4. APIs that let you hook the system into your existing KYC and transaction monitoring tools. 

5. Detailed audit logs and reporting

solutions, like youverify  AML compliance, automated sanctions screening, identity verification, and transaction monitoring into one package. That way, financial institutions can handle everything in one place and keep up as regulations shift. 

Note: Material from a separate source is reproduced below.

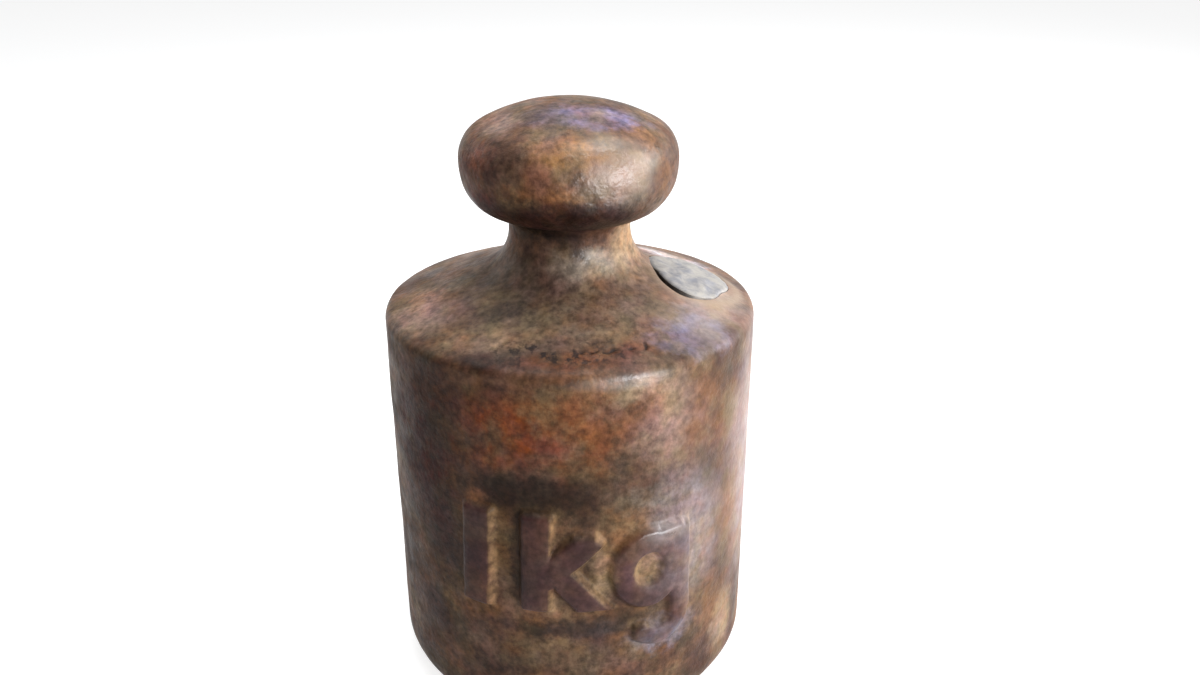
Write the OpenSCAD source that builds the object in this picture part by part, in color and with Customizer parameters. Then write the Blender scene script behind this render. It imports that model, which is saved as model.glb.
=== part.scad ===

To get started, book a free demo today with youverify.


 

FAQ 

Q1. What are the sanctions in AML?

Sanctions in AML refer to restrictive measures imposed by governments or international bodies to prohibit financial dealings with specific individuals, entities, or countries. These measures aim to prevent money laundering, terrorist financing, and other financial crimes.


 

Q2. What is a sanctions check?

A sanctions check is the process of screening customers, transactions, and counterparties against official sanctions lists to ensure an institution is not conducting business with restricted parties. It is a critical component of AML screening and compliance controls.


 

Q3. What are the 4 types of sanctions?

The four primary types of sanctions are:

1. Economic sanctions
2. Financial sanctions 
3. Travel sanctions
4. Arms embargoes


 

Q4. What are AML compliance checks?

AML compliance checks are procedures used by financial institutions to detect and prevent money laundering. They include identity verification, transaction monitoring, sanctions screening, risk assessments, and ongoing monitoring processes to meet regulatory obligations.


 

Bottom Line

Sanction checks sit at the heart of AML compliance these days. With sanction lists growing and regulators cracking down harder, banks and fintechs can’t just stick to old methods; they need screening systems that actually keep up. 

That means bringing in reliable automation, making sure those checks work together with KYC and transaction monitoring, and using tools that scale as they grow. When financial institutions excel in this, they cut down on regulatory headaches and keep their operations steady, even when the rules shift.